Yoodoo Park, known by his stage name GRMLN, is a Japanese-American musician.

Early life and career
Park was born in Kyoto, Japan and raised in Southern California. Park started recording and producing music during his early years under the moniker GRMLN. Even though the project started off as an experiment for recording, Park's songs quickly picked up internet buzz, getting written up by many popular music blogs in the US and the UK, including DIY Magazine. (interview with Prefix Magazine) Park was signed to Carpark Records (Washington, D.C.) during his first year in college (at the age of 18) with the release of Park's first EP Explore. GRMLN's first album, Empire, was recorded at Different Fur Studios in San Francisco, California. Empire was released on June 4, 2013 via Carpark Records. GRMLN's second album, Soon Away, was released on September 16, 2014 also via Carpark Records. 

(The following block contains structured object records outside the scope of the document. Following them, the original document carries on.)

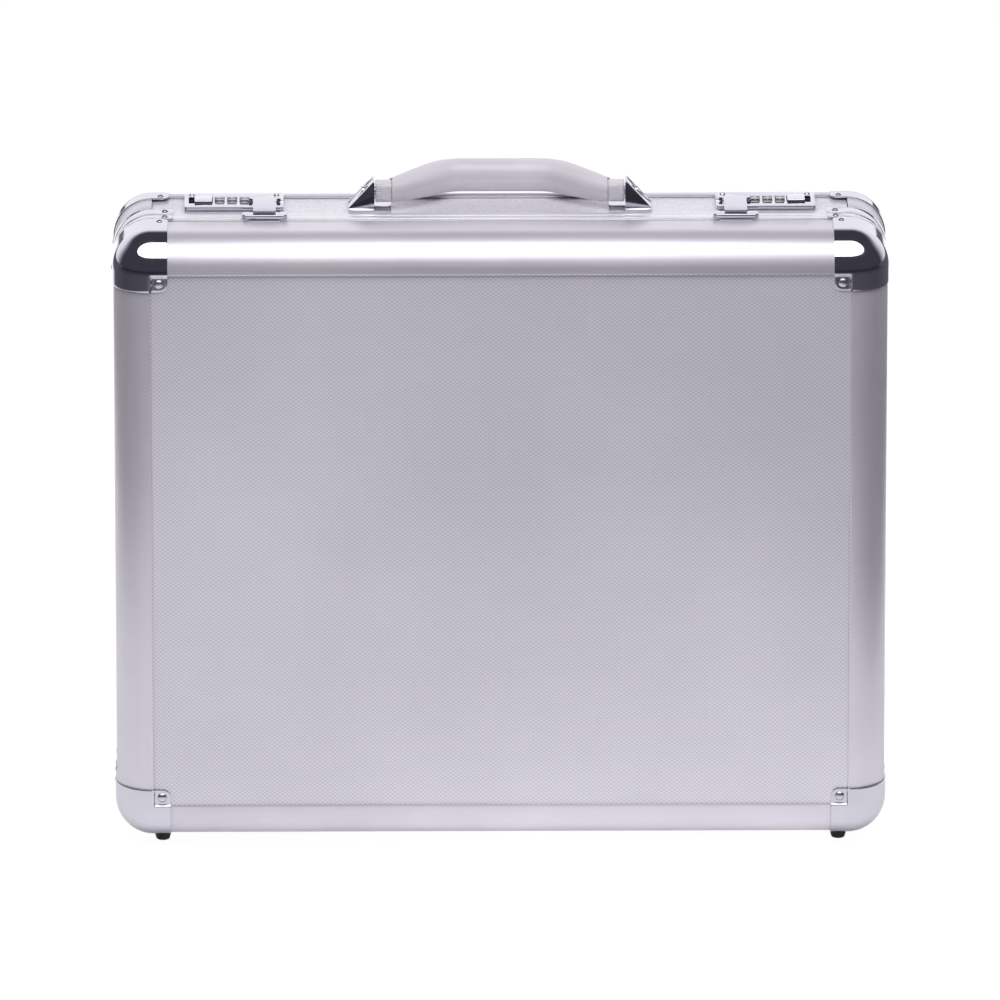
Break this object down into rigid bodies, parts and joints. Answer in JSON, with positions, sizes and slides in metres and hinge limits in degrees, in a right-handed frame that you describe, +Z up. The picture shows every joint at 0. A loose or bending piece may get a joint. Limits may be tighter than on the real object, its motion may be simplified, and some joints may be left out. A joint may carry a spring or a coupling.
{
  "type": "attache case",
  "caption": "Slim hard attache case in satin aluminium: embossed panels in rounded rails, ball corners, two dial locks and a folding grip handle.",
  "frame": {"origin": "on the floor under the middle of the case's bounding box, the case standing on the four feet of its hinge side", "axes": "+X across the case along the handle, -Y towards the lid's face, +Z up through the handle"},
  "size_m": [0.4614, 0.1262, 0.3987],
  "materials": {
    "panel": "anodised sheet, embossed with a fine diamond pattern",
    "wall_board": "anodised sheet with a fine stipple",
    "rail": "satin anodised extrusion",
    "rim": "satin anodised extrusion",
    "chrome": "polished plating",
    "fastener": "plated",
    "steel": "zinc plated",
    "button": "polished plating",
    "dial": "satin nickel with black figures",
    "grip": "smooth moulded grey",
    "cap": "ribbed moulded grey",
    "rubber": "matte",
    "lining": "short nap cloth over board",
    "pocket": "woven cloth"
  },
  "bodies": {
    "base": {"base_panel": "panel", "base_boards": "wall_board", "base_rail_top": "rail", "base_rail_right": "rail", "base_rail_bottom": "rail", "base_rail_left": "rail", "base_corner_inserts": "rail", "base_rim": "rim", "base_corner_tr": "chrome", "base_corner_br": "chrome", "base_corner_bl": "chrome", "base_corner_tl": "chrome", "base_rim_corners": "chrome", "handle_bracket_left": "chrome", "handle_bracket_right": "chrome", "lock_plate_left": "chrome", "lock_plate_right": "chrome", "base_rivets": "fastener", "hinge_pins": "fastener", "handle_pins": "fastener", "dial_axles": "fastener", "hasp_pins": "fastener", "lock_screws": "fastener", "hinge_base_leaves": "steel", "lock_case_left": "steel", "lock_case_right": "steel", "base_feet": "rubber", "base_lining": "lining"},
    "lid": {"lid_panel": "panel", "lid_boards": "wall_board", "lid_rail_top": "rail", "lid_rail_right": "rail", "lid_rail_bottom": "rail", "lid_rail_left": "rail", "lid_rim": "rim", "lid_rim_corners": "chrome", "lid_corner_tr": "chrome", "lid_corner_br": "chrome", "lid_corner_bl": "chrome", "lid_corner_tl": "chrome", "lid_lining": "lining", "lid_pocket": "pocket", "lid_rivets": "fastener", "lid_feet": "rubber", "catch_left": "chrome", "catch_right": "chrome", "hinge_lid_leaves": "steel"},
    "handle": {"handle_grip": "grip", "handle_caps": "cap"},
    "hasp_left_arm": {"hasp_left": "chrome"},
    "button_left_slider": {"button_left": "button"},
    "dial_left_1_wheel": {"dial_left_1": "dial"},
    "dial_left_2_wheel": {"dial_left_2": "dial"},
    "dial_left_3_wheel": {"dial_left_3": "dial"},
    "hasp_right_arm": {"hasp_right": "chrome"},
    "button_right_slider": {"button_right": "button"},
    "dial_right_1_wheel": {"dial_right_1": "dial"},
    "dial_right_2_wheel": {"dial_right_2": "dial"},
    "dial_right_3_wheel": {"dial_right_3": "dial"}
  },
  "joints": [
    {"name": "lid_hinge", "type": "hinge", "parent": "base", "child": "lid", "pos_m": [0, -0.008, 0.0032], "axis": [1, 0, 0], "range_deg": [0, 95]},
    {"name": "handle_pivot", "type": "hinge", "parent": "base", "child": "handle", "pos_m": [0, 0.012, 0.3886], "axis": [1, 0, 0], "range_deg": [0, 172]},
    {"name": "hasp_left_pivot", "type": "hinge", "parent": "base", "child": "hasp_left_arm", "pos_m": [-0.1398, 0.017, 0.3812], "axis": [-1, 0, 0], "range_deg": [0, 80]},
    {"name": "button_left_slide", "type": "slide", "parent": "base", "child": "button_left_slider", "axis": [-1, 0, 0], "range_m": [0, 0.003], "stiffness_N_per_m": 300, "springref_m": -0.002},
    {"name": "dial_left_1_spin", "type": "hinge", "parent": "base", "child": "dial_left_1_wheel", "pos_m": [-0.1666, 0.019, 0.3742], "axis": [1, 0, 0], "continuous": true},
    {"name": "dial_left_2_spin", "type": "hinge", "parent": "base", "child": "dial_left_2_wheel", "pos_m": [-0.1592, 0.019, 0.3742], "axis": [1, 0, 0], "continuous": true},
    {"name": "dial_left_3_spin", "type": "hinge", "parent": "base", "child": "dial_left_3_wheel", "pos_m": [-0.1518, 0.019, 0.3742], "axis": [1, 0, 0], "continuous": true},
    {"name": "hasp_right_pivot", "type": "hinge", "parent": "base", "child": "hasp_right_arm", "pos_m": [0.1398, 0.017, 0.3812], "axis": [-1, 0, 0], "range_deg": [0, 80]},
    {"name": "button_right_slide", "type": "slide", "parent": "base", "child": "button_right_slider", "axis": [1, 0, 0], "range_m": [0, 0.003], "stiffness_N_per_m": 300, "springref_m": -0.002},
    {"name": "dial_right_1_spin", "type": "hinge", "parent": "base", "child": "dial_right_1_wheel", "pos_m": [0.1666, 0.019, 0.3742], "axis": [1, 0, 0], "continuous": true},
    {"name": "dial_right_2_spin", "type": "hinge", "parent": "base", "child": "dial_right_2_wheel", "pos_m": [0.1592, 0.019, 0.3742], "axis": [1, 0, 0], "continuous": true},
    {"name": "dial_right_3_spin", "type": "hinge", "parent": "base", "child": "dial_right_3_wheel", "pos_m": [0.1518, 0.019, 0.3742], "axis": [1, 0, 0], "continuous": true}
  ]
}
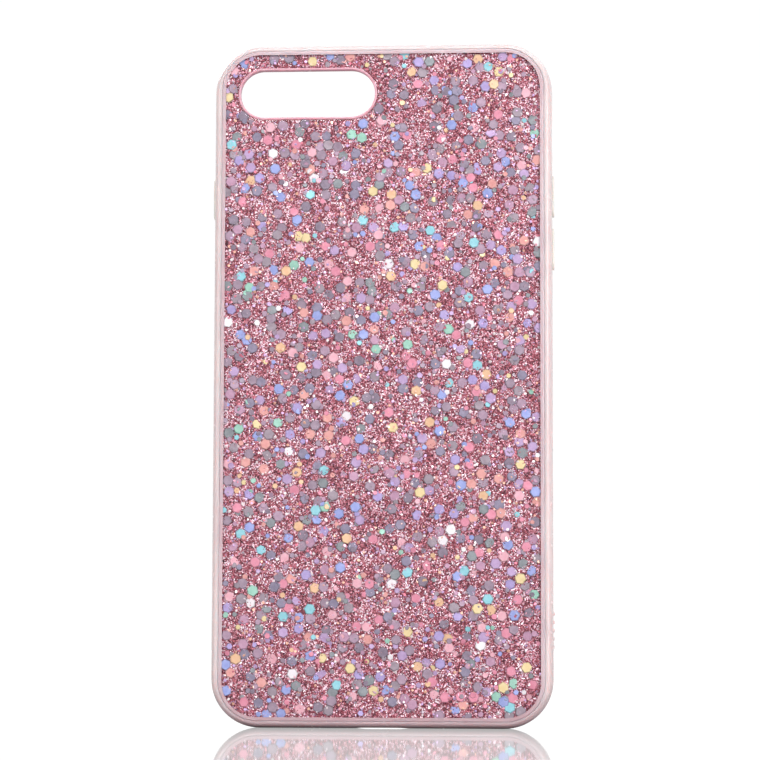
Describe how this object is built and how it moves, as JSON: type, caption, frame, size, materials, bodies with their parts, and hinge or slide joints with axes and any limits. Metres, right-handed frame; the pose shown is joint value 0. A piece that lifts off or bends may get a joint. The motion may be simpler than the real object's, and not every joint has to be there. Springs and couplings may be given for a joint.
{
  "type": "phone case",
  "caption": "Slim soft bumper round a clear hard back filled with rose glitter, with a stadium camera window, side buttons, mute switch opening and charging port, for a 5.5-inch class phone.",
  "frame": {"origin": "middle of the bottom end, on the plane that the bumper stands on, half way through its depth and width", "axes": "+Z along the length, from the charging port end to the camera end; +Y out of the open screen side, so the glitter back faces -Y; +X towards the volume buttons, which are on the right when the back is looked at"},
  "size_m": [0.0812, 0.01, 0.1616],
  "materials": {
    "soft_bumper": "translucent blush moulded soft plastic, satin gloss",
    "soft_button": "clear moulded soft plastic, satin gloss",
    "clear_plate": "clear moulded hard plastic, glossy",
    "bonding_film": "clear pressure-sensitive film",
    "rose_foil": "rose metallised foil, satin",
    "rose_glitter": "fine rose glitter and hexagonal sequins set in resin",
    "clear_coat": "clear cast resin, high gloss"
  },
  "bodies": {
    "bumper": {"bumper_frame": "soft_bumper", "back_plate": "clear_plate", "bonding_film": "bonding_film", "rose_foil": "rose_foil", "glitter_bed": "rose_glitter", "clear_coat": "clear_coat", "camera_collar": "soft_bumper", "volume_up_web": "soft_button", "volume_down_web": "soft_button", "power_web": "soft_button"},
    "volume_up": {"volume_up_button": "soft_button"},
    "volume_down": {"volume_down_button": "soft_button"},
    "power": {"power_button": "soft_button"}
  },
  "joints": [
    {"name": "volume_up_press", "type": "slide", "parent": "bumper", "child": "volume_up", "axis": [-1, 0, 0], "range_m": [0, 0.0004], "stiffness_N_per_m": 500},
    {"name": "volume_down_press", "type": "slide", "parent": "bumper", "child": "volume_down", "axis": [-1, 0, 0], "range_m": [0, 0.0004], "stiffness_N_per_m": 500},
    {"name": "power_press", "type": "slide", "parent": "bumper", "child": "power", "axis": [1, 0, 0], "range_m": [0, 0.0004], "stiffness_N_per_m": 500}
  ]
}
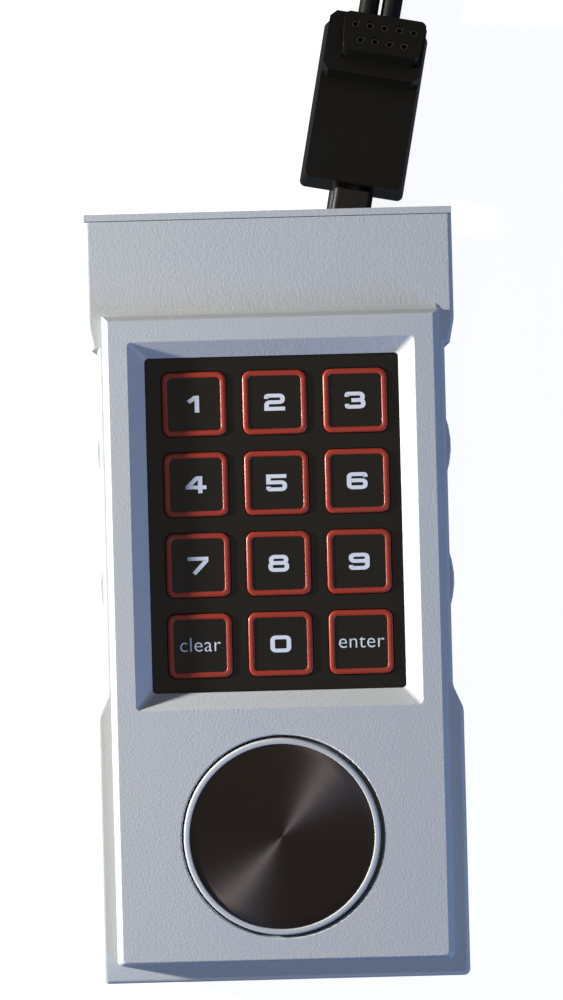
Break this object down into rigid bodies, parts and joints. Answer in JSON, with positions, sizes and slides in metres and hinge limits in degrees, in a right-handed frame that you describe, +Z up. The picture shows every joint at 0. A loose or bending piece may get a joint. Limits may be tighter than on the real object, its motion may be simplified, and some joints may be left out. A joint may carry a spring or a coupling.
{
  "type": "hand controller",
  "caption": "Flat hand-held game controller with a keypad in a bevelled window, a tilting direction disc, side buttons and a lead with a right-angle plug.",
  "frame": {"origin": "under the middle of the case, on the plane its back rests on", "axes": "+X to the player's right, +Y along the case towards the lead, +Z up out of the face"},
  "size_m": [0.0706, 0.2626, 0.0286],
  "materials": {
    "case_plastic": "light grey ABS with a fine spark-eroded grain",
    "button_plastic": "light grey moulded plastic",
    "keypad_black": "dark brown-black embossed vinyl",
    "key_black": "dark brown-black key with a raised red outline and a printed legend",
    "membrane_film": "clear polyester film with printed tracks",
    "spacer_film": "white spacer film",
    "plate_steel": "zinc-plated sheet",
    "screw_steel": "zinc-plated screws",
    "spring_steel": "spring steel",
    "disc_plastic": "light grey satin plastic",
    "disc_metal": "dark anodised metal, spun in circles",
    "pivot_plastic": "natural acetal",
    "pressure_rubber": "black silicone rubber",
    "connector_plastic": "cream nylon",
    "wire_insulation": "coloured thin wires",
    "cord_sheath": "black soft PVC sheath",
    "cord_tie": "black woven tie",
    "fitting_black": "black PVC sleeve and bridge",
    "plug_black": "black satin PVC overmould",
    "contact_brass": "tinned brass"
  },
  "bodies": {
    "case": {"front_cover": "case_plastic", "rear_cover": "case_plastic", "case_screws": "screw_steel", "keypad_sheet": "keypad_black", "membrane_top_film": "membrane_film", "membrane_spacer": "spacer_film", "membrane_bottom_film": "membrane_film", "disc_switch_film": "membrane_film", "backing_plate": "plate_steel", "backing_plate_screws": "screw_steel", "pivot_post": "pivot_plastic", "disc_spring": "spring_steel", "pressure_ring": "pressure_rubber", "side_contact_left": "membrane_film", "side_contact_right": "membrane_film", "button_spring_left_upper": "spring_steel", "button_spring_left_lower": "spring_steel", "button_spring_right_upper": "spring_steel", "button_spring_right_lower": "spring_steel", "flex_tail": "membrane_film", "tail_connector": "connector_plastic", "lead_wires": "wire_insulation", "cord_inner": "cord_sheath", "cord_clamp": "fitting_black", "cord_clamp_screws": "screw_steel", "cord_grommet": "fitting_black", "cord_exit_run": "cord_sheath", "cord_return_run": "cord_sheath", "cord_coil": "cord_sheath", "coil_tie": "cord_tie", "plug_body": "plug_black", "plug_nose": "plug_black", "plug_contacts": "contact_brass", "plug_neck": "fitting_black"},
    "disc_pivot": {"pivot_ball": "pivot_plastic"},
    "disc": {"disc_rim": "disc_plastic", "disc_inlay": "disc_metal"},
    "key_1": {"key_1": "key_black"},
    "key_2": {"key_2": "key_black"},
    "key_3": {"key_3": "key_black"},
    "key_4": {"key_4": "key_black"},
    "key_5": {"key_5": "key_black"},
    "key_6": {"key_6": "key_black"},
    "key_7": {"key_7": "key_black"},
    "key_8": {"key_8": "key_black"},
    "key_9": {"key_9": "key_black"},
    "key_clear": {"key_clear": "key_black"},
    "key_0": {"key_0": "key_black"},
    "key_enter": {"key_enter": "key_black"},
    "side_button_left_upper": {"side_button_left_upper": "button_plastic"},
    "side_button_left_lower": {"side_button_left_lower": "button_plastic"},
    "side_button_right_upper": {"side_button_right_upper": "button_plastic"},
    "side_button_right_lower": {"side_button_right_lower": "button_plastic"}
  },
  "joints": [
    {"name": "key_1_press", "type": "slide", "parent": "case", "child": "key_1", "axis": [0, 0, -1], "range_m": [0, 0.0004], "stiffness_N_per_m": 900},
    {"name": "key_2_press", "type": "slide", "parent": "case", "child": "key_2", "axis": [0, 0, -1], "range_m": [0, 0.0004], "stiffness_N_per_m": 900},
    {"name": "key_3_press", "type": "slide", "parent": "case", "child": "key_3", "axis": [0, 0, -1], "range_m": [0, 0.0004], "stiffness_N_per_m": 900},
    {"name": "key_4_press", "type": "slide", "parent": "case", "child": "key_4", "axis": [0, 0, -1], "range_m": [0, 0.0004], "stiffness_N_per_m": 900},
    {"name": "key_5_press", "type": "slide", "parent": "case", "child": "key_5", "axis": [0, 0, -1], "range_m": [0, 0.0004], "stiffness_N_per_m": 900},
    {"name": "key_6_press", "type": "slide", "parent": "case", "child": "key_6", "axis": [0, 0, -1], "range_m": [0, 0.0004], "stiffness_N_per_m": 900},
    {"name": "key_7_press", "type": "slide", "parent": "case", "child": "key_7", "axis": [0, 0, -1], "range_m": [0, 0.0004], "stiffness_N_per_m": 900},
    {"name": "key_8_press", "type": "slide", "parent": "case", "child": "key_8", "axis": [0, 0, -1], "range_m": [0, 0.0004], "stiffness_N_per_m": 900},
    {"name": "key_9_press", "type": "slide", "parent": "case", "child": "key_9", "axis": [0, 0, -1], "range_m": [0, 0.0004], "stiffness_N_per_m": 900},
    {"name": "key_clear_press", "type": "slide", "parent": "case", "child": "key_clear", "axis": [0, 0, -1], "range_m": [0, 0.0004], "stiffness_N_per_m": 900},
    {"name": "key_0_press", "type": "slide", "parent": "case", "child": "key_0", "axis": [0, 0, -1], "range_m": [0, 0.0004], "stiffness_N_per_m": 900},
    {"name": "key_enter_press", "type": "slide", "parent": "case", "child": "key_enter", "axis": [0, 0, -1], "range_m": [0, 0.0004], "stiffness_N_per_m": 900},
    {"name": "side_button_left_upper_press", "type": "slide", "parent": "case", "child": "side_button_left_upper", "axis": [1, 0, 0], "range_m": [0, 0.0007], "stiffness_N_per_m": 900, "deforming": ["button_spring_left_upper"]},
    {"name": "side_button_left_lower_press", "type": "slide", "parent": "case", "child": "side_button_left_lower", "axis": [1, 0, 0], "range_m": [0, 0.0007], "stiffness_N_per_m": 900, "deforming": ["button_spring_left_lower"]},
    {"name": "side_button_right_upper_press", "type": "slide", "parent": "case", "child": "side_button_right_upper", "axis": [-1, 0, 0], "range_m": [0, 0.0007], "stiffness_N_per_m": 900, "deforming": ["button_spring_right_upper"]},
    {"name": "side_button_right_lower_press", "type": "slide", "parent": "case", "child": "side_button_right_lower", "axis": [-1, 0, 0], "range_m": [0, 0.0007], "stiffness_N_per_m": 900, "deforming": ["button_spring_right_lower"]},
    {"name": "disc_tilt_across", "type": "hinge", "parent": "case", "child": "disc_pivot", "pos_m": [-0.0002, -0.0458, 0.0206], "axis": [0, 1, 0], "range_deg": [-2.5, 2.5], "stiffness_Nm_per_rad": 0.6},
    {"name": "disc_tilt_along", "type": "hinge", "parent": "disc_pivot", "child": "disc", "pos_m": [-0.0002, -0.0458, 0.0206], "axis": [1, 0, 0], "range_deg": [-2.5, 2.5], "stiffness_Nm_per_rad": 0.6, "deforming": ["disc_spring"]}
  ]
}
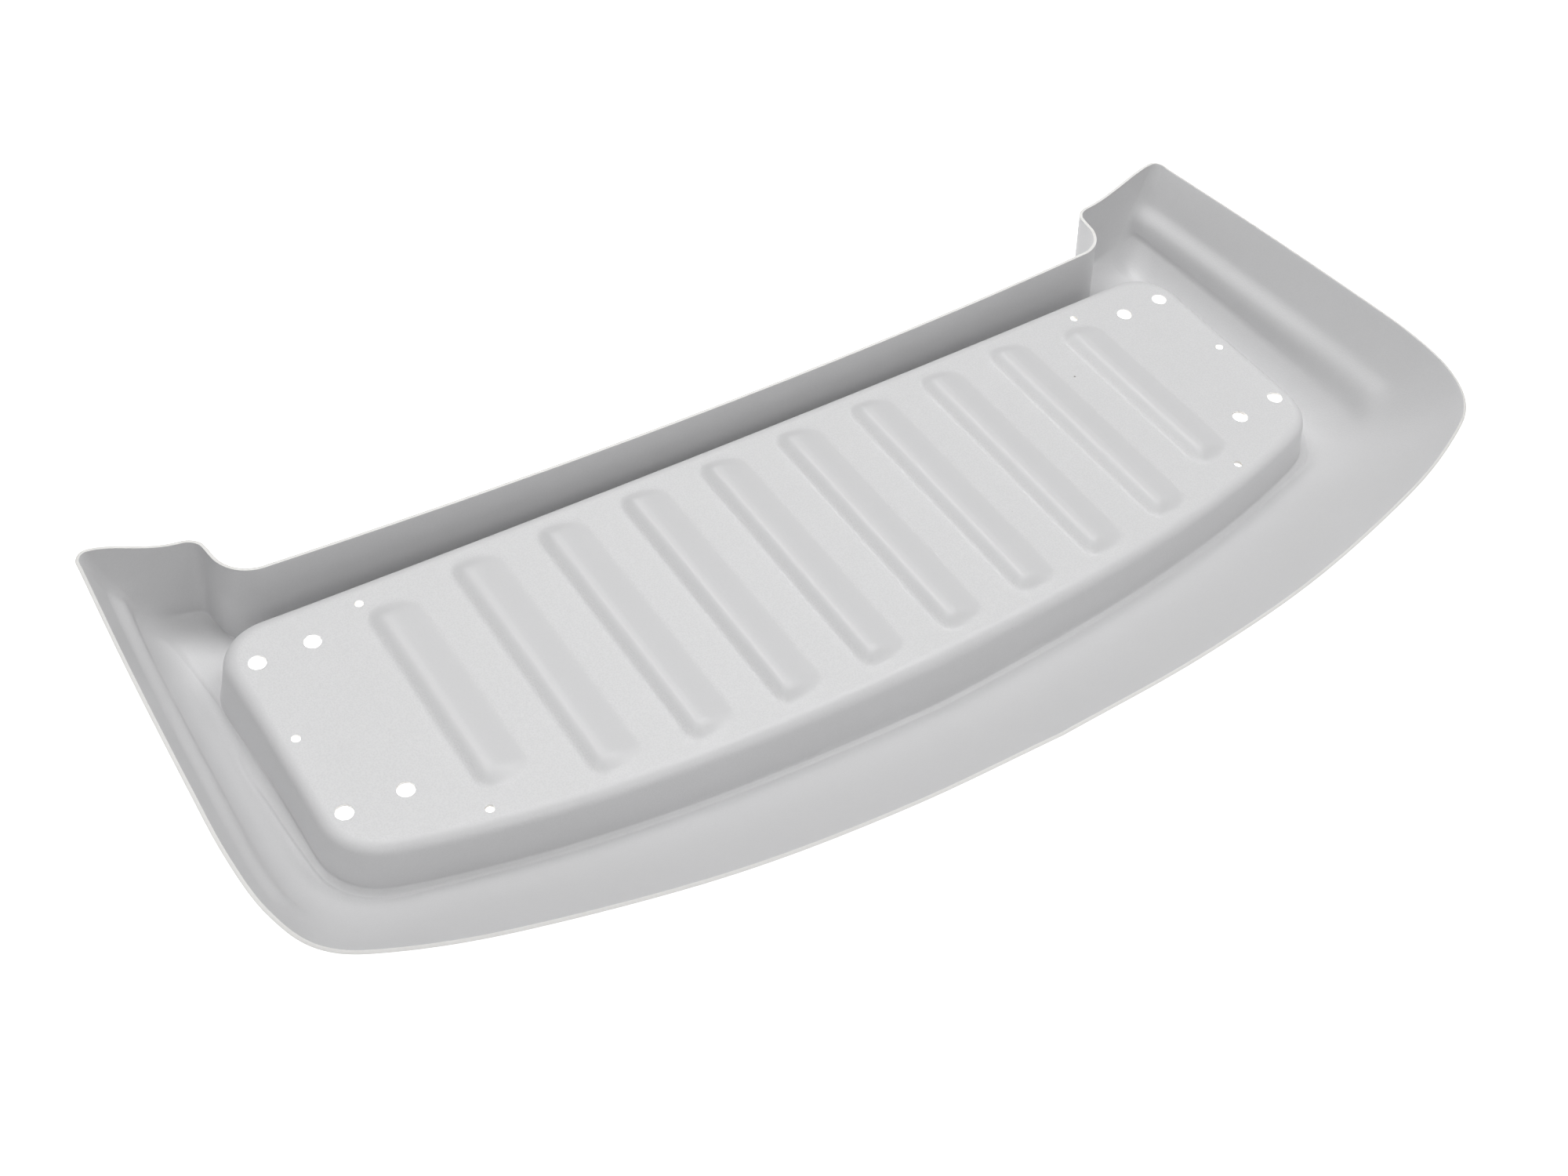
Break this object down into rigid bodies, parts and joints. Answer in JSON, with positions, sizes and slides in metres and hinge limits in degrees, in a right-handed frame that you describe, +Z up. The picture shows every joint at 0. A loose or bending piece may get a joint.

GRMLN has toured and supported popular acts in the indie/rock scene including Geographer, Yuck, Born Ruffians, and Tijuana Panthers. After signing to Carpark Records, Park has released Explore (2012), Empire (2013) and Soon Away  (2015) with the release of singles that were never released through vinyl ("Night Racer", "Void"). Park has since self-released Discovery, Out of Disorder, Afraid Of..., Explore II, Impressions From The Dark, Year of Isolation, Heavenly Bodies, Is It Really That Strange?, Non Classical, Goodbye, World, Morning Star, and Oni. Park has been cited as producer and mixer for all GRMLN albums released so far. Park's songs have been used in shows some including ABC's Revenge, Netflix's Shadowhunters, AMC+'s Pantheon, and Hulu's Difficult People.  The most notable appearance of his work was included in the major gaming franchise 'Forza Horizon 2' which used the song "Teenage Rhythm" from GRMLN's album Empire (2013).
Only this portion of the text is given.